Emulated Disalignment: Safety Alignment for Large Language Models May Backfire!

19 Feb 2024  ·  Zhanhui Zhou, Jie Liu, Zhichen Dong, Jiaheng Liu, Chao Yang, Wanli Ouyang, Yu Qiao ·

Large language models (LLMs) need to undergo safety alignment to ensure safe conversations with humans. However, this paper introduces an inference-time attack method, demonstrating that safety alignment can be easily reversed to produce harmful language models without additional training. Specifically, this reversal is achieved by contrasting the output token distribution of a safety-aligned language model (e.g., Llama-2-chat) against its pre-trained version (e.g., Llama-2) so that the token predictions are shifted towards the opposite direction of alignment.
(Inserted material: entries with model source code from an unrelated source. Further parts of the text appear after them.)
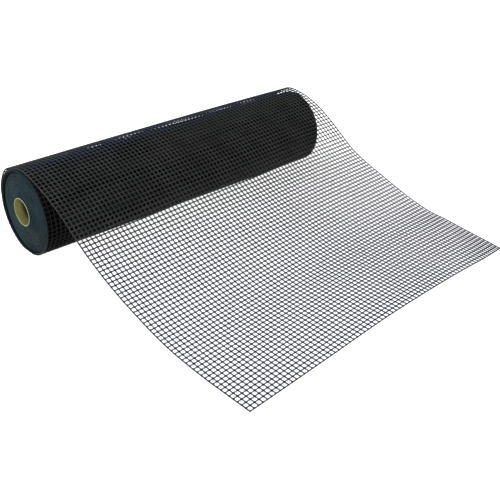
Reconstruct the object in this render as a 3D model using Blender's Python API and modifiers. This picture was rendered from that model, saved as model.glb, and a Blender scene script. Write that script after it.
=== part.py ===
"""Bird netting roll: black plastic net wound on a cardboard tube, with its loose end laid out on the floor.

Metres, +Z up. X runs along the roll and the loose end lies towards -Y. The origin is the middle of the
narrow flat on which the roll rests. An angle around the roll is counted from its top towards its back.
"""

import math
from collections import namedtuple

import bmesh
import bpy

# The net is an even square mesh of black strands, 77 meshes wide.
MESH_PITCH = 0.013
MESHES_WIDE = 77
NET_WIDTH = MESH_PITCH * MESHES_WIDE
NET_THICKNESS = 0.002
AIR = 0.0003

# The wound net is a slack spiral, so its outline grows by one turn on the way round.
ROLL_RADIUS = 0.1200
TURN_PITCH = 0.0026
ROOT_ANGLE = math.radians(80)
ROOT_GAP = math.radians(0.3)
FLAT_DEPTH = 0.0016

# The tube sits a little towards the back of the winding.
CORE_RADIUS = 0.0395
CORE_WALL = 0.003
CORE_BACK = 0.005
CORE_PROUD = 0.0025

# The dense inner turns have sunk a little forward and down inside the slack outer ones. At both ends
# their face slopes from just proud at the tube to a rim in a shallow recess behind the outer turns' edges.
DISC_RADIUS = 0.1134
DISC_FRONT = 0.004
DISC_DROP = 0.002
DISC_PROUD = 0.002
DISC_RECESS = 0.0055

# The loose end runs off the roll a little to the right of it.
SIDE_SHIFT = 0.0025
FRONT_DRIFT = 0.0055

# Facets: around the roll and the tube, across the loose end, and between two lines of a table.
ROLL_FACETS = 96
CORE_FACETS = 64
COLUMNS = 16
SECTION_STEPS = 2
ROW_STEPS = 4

# How much wider or narrower the roll is along its length, from its left end to its right.
RollSection = namedtuple("RollSection", "along widening")
ROLL_SECTIONS = (
    RollSection(0.00, 0.0006),
    RollSection(0.22, 0.0012),
    RollSection(0.48, 0.0001),
    RollSection(0.75, 0.0004),
    RollSection(1.00, -0.0010),
)

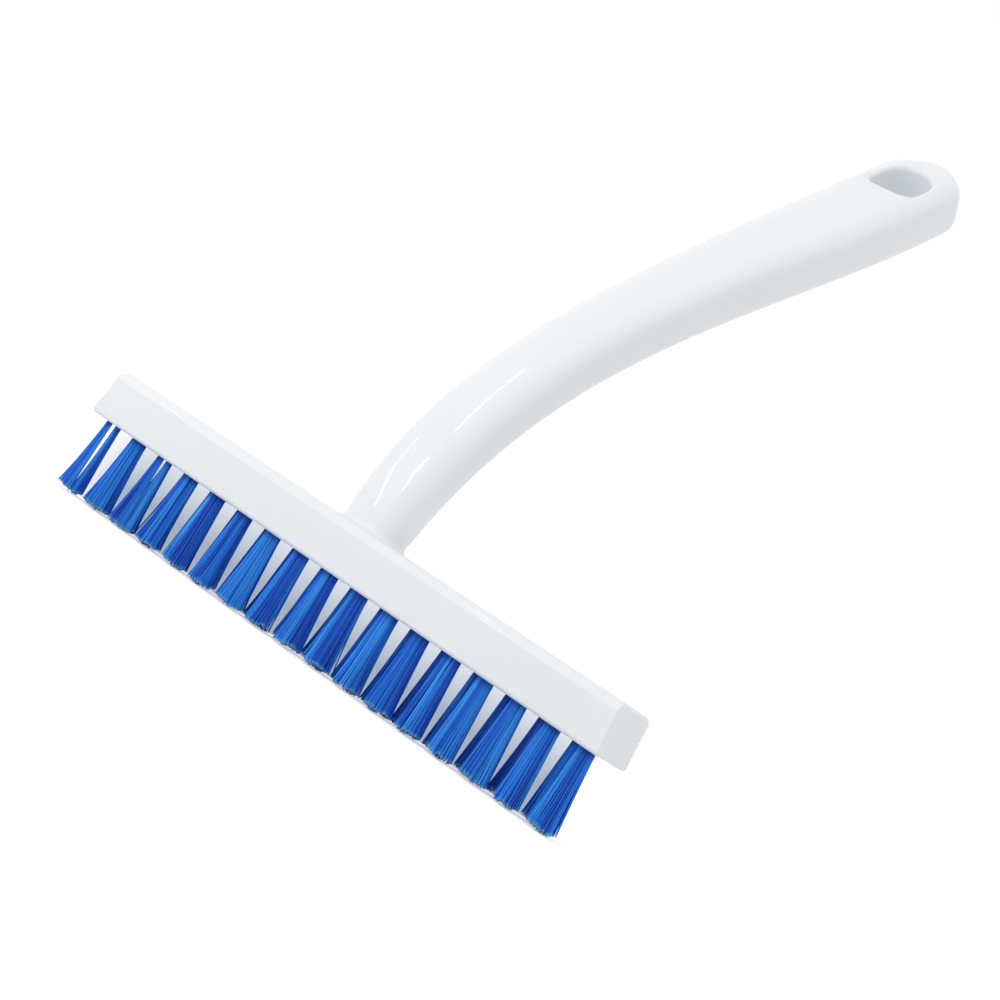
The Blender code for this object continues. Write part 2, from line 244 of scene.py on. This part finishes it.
# %% The tuft tree's inputs
tuft_tree = bpy.data.node_groups.new("filament_tuft", "GeometryNodeTree")
tuft_inputs = {
    "Centre": ("NodeSocketVector", (0.0, 0.0, 0.0)),
    "Filaments": ("NodeSocketInt", 190),
    "Root Radius": ("NodeSocketFloat", 1.9 * MM),
    "Filament Radius": ("NodeSocketFloat", 0.16 * MM),
    "Start Height": ("NodeSocketFloat", 1.5 * MM),
    "Trim Length": ("NodeSocketFloat", -cad_box[0][2]),
    "Flare Across": ("NodeSocketFloat", 0.70),
    "Flare Back": ("NodeSocketFloat", 0.70),
    "Lean Across": ("NodeSocketFloat", 0.0),
    "Fold Angle": ("NodeSocketFloat", 0.5),
    "Fold Shift": ("NodeSocketFloat", 0.0),
    "Fold Gap": ("NodeSocketFloat", 0.12 * MM),
    "Fold Reach": ("NodeSocketFloat", 0.4),
    "Tip Stray": ("NodeSocketFloat", 0.30 * MM),
    "Tip Dome": ("NodeSocketFloat", 0.50 * MM),
    "Tip Unevenness": ("NodeSocketFloat", 0.95 * MM),
    "Tint Shift": ("NodeSocketFloat", 0.0),
    "Seed": ("NodeSocketInt", 1),
}
sockets = {}
for name, (kind, value) in tuft_inputs.items():
    socket = tuft_tree.interface.new_socket(name, in_out="INPUT", socket_type=kind)
    socket.default_value = value
    sockets[name] = socket.identifier
tuft_tree.interface.new_socket("Geometry", in_out="OUTPUT", socket_type="NodeSocketGeometry")
given = put(tuft_tree, "NodeGroupInput").outputs
print("Tuft inputs:", ", ".join(sockets))

# %% [markdown]
# The spiral turns by the golden angle from point to point, and its radius grows with the square
# root of the index, which keeps the spacing even. A little jitter breaks the pattern. Every random
# quantity adds a step of its own to the tuft's seed, so that no two of them run alike.

# %% Roots on a sunflower spiral
golden_angle = math.pi * (3 - math.sqrt(5))
turn_jitter = 0.12
seed_steps = {"turn": 3, "tint": 5, "stray": (11, 12), "length": 31}

index = put(tuft_tree, "GeometryNodeInputIndex")
middle_index = put(tuft_tree, "ShaderNodeMath", {0: index, 1: 0.5}, operation="ADD")
filled = put(tuft_tree, "ShaderNodeMath", {0: middle_index, 1: given["Filaments"]},
             operation="DIVIDE")
outwards = put(tuft_tree, "ShaderNodeMath", {0: filled}, operation="SQRT")
reach = put(tuft_tree, "ShaderNodeMath", {0: outwards, 1: given["Root Radius"]},
            operation="MULTIPLY")
turn_seed = put(tuft_tree, "ShaderNodeMath", {0: given["Seed"], 1: seed_steps["turn"]},
                operation="ADD")
jitter = put(tuft_tree, "FunctionNodeRandomValue", {2: -turn_jitter, 3: turn_jitter,
                                                    "Seed": turn_seed})
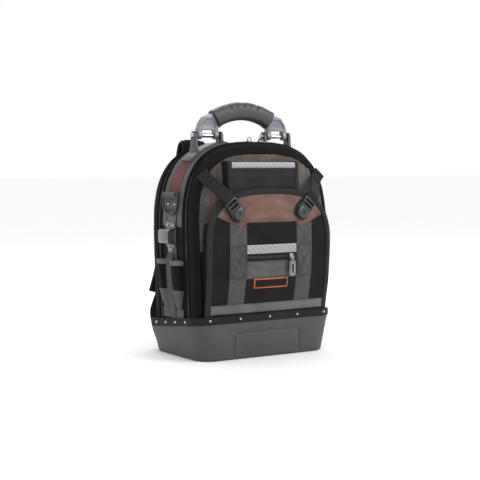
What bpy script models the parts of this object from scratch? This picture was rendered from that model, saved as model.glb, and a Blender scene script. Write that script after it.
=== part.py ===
"""Technician's tool backpack: a moulded base, an arched body with two zipped compartments, a bellows
pocket, a meter pouch, compression straps, side fittings and a folding grip handle.
Metres, +Z up, front at -Y; the origin is the middle of the base's underside."""

import math
from collections import namedtuple

import bmesh
import bpy
from mathutils import Vector

# Clearances and walls
GAP = 0.0003
PIVOT_GAP = 0.0006
CLOTH = 0.0030
TAPE = 0.0015

# Moulded base
BASE_WIDTH = 0.348
BASE_DEPTH = 0.226
BASE_FLOOR_WIDTH = 0.324
BASE_FLOOR_DEPTH = 0.214
BASE_CORNER = 0.038
BASE_FILLET = 0.006
BASE_WALL = 0.0025
RIM_HEIGHT = 0.066
RIM_SLOPE = 0.110
STRIP_HEIGHT = 0.0165
STRIP_THICKNESS = 0.0025
STRIP_PROUD = 0.0006
PANEL_MARK_WIDTH = 0.168
PANEL_MARK_TOP = 0.058
PANEL_MARK_LINE = 0.0024

# Body
BODY_WIDTH = 0.350
BODY_TOP = 0.4545
ARCH_SPRING = 0.260
ARCH_POWER = 2.95
FOOT_CLEARANCE = 0.0008
FOOT_TUCK = 0.010
FRONT_Y = -0.0935
REAR_Y = 0.088
FRONT_LEAN = 0.013
SHOULDER = 0.0165
INSET_ACROSS = 0.90
INSET_DOWN = 1.35
SPINE_MIDDLE = -0.007
SPINE_WIDTH = 0.084
SIDE_TRIM = 0.0227
PANEL_SPLIT = 0.228
BACK_PAD = 0.012

# Front pocket
POCKET_WIDTH = 0.306
POCKET_TOP = 0.3555
POCKET_SPRING = 0.235
POCKET_POWER = 2.9
POCKET_DEPTH = 0.0340
POCKET_CROWN = 0.006
POCKET_WALL = 0.0025
BINDING = 0.009
BINDING_LIP = 0.003
FOOT_BAND = 0.020
WEBBING = 0.040
WEBBING_MIDDLE = 0.273 * POCKET_WIDTH
YOKE_WIDTH = 0.856 * POCKET_WIDTH
YOKE_LOW = 0.779 * POCKET_TOP
YOKE_NOTCH = 0.011
YOKE_RISE = 0.024
YOKE_POINT = 0.008
ZIP_PANEL_LOW = 0.1700
ZIP_PANEL_HIGH = 0.2075
ZIP_HEIGHT = 0.014
REFLECTOR = 0.019
BOX_PATCH = 0.072
LABEL_WIDTH = 0.086
LABEL_HEIGHT = 0.021
PULL_WIDTH = 0.016
PULL_LENGTH = 0.036
SLIDER_X = 0.047

# Meter pouch
POUCH_WIDTH = 0.174
POUCH_SHIFT = -0.012
POUCH_TOP = 0.4130
POUCH_LOW = 0.338
POUCH_DEPTH = 0.0245
FLAP_REFLECTOR = 0.013

# Compression straps
STRAP = 0.028
STRAP_TOP_X = 0.150
STRAP_TOP_Z = 0.391
BUCKLE_X = 0.087
BUCKLE_SHIFT = -0.006
BUCKLE_Z = 0.315
BUCKLE_LENGTH = 0.050
BUCKLE_WIDTH = 0.037
BUCKLE_THICKNESS = 0.008

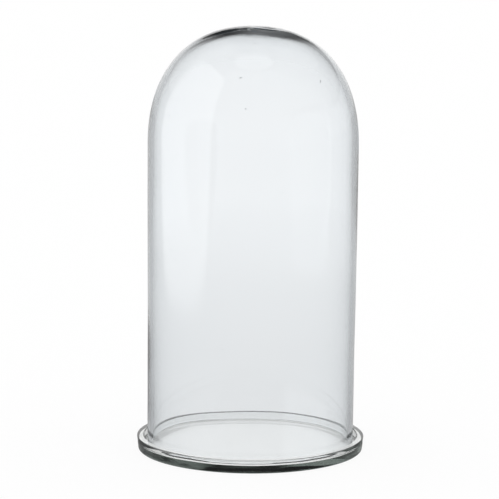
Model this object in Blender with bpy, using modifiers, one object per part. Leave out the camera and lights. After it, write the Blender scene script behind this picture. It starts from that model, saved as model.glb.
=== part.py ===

We name this method emulated disalignment (ED) because it uses pure sampling to provably emulate (or "approximate") the result of fine-tuning the pre-trained model to minimize a safety reward. Our experiments with ED across three evaluation datasets and four model families (Llama-1, Llama-2, Mistral, and Alpaca) show that ED doubles the harmfulness of pre-trained models and outperforms strong baselines, achieving the highest harmful rate in 43 out of 48 evaluation subsets by a large margin. Eventually, given ED's need for language model output token distributions, which particularly compromises open-source models, our findings highlight the importance of reevaluating the practice of open-sourcing language models even after safety alignment.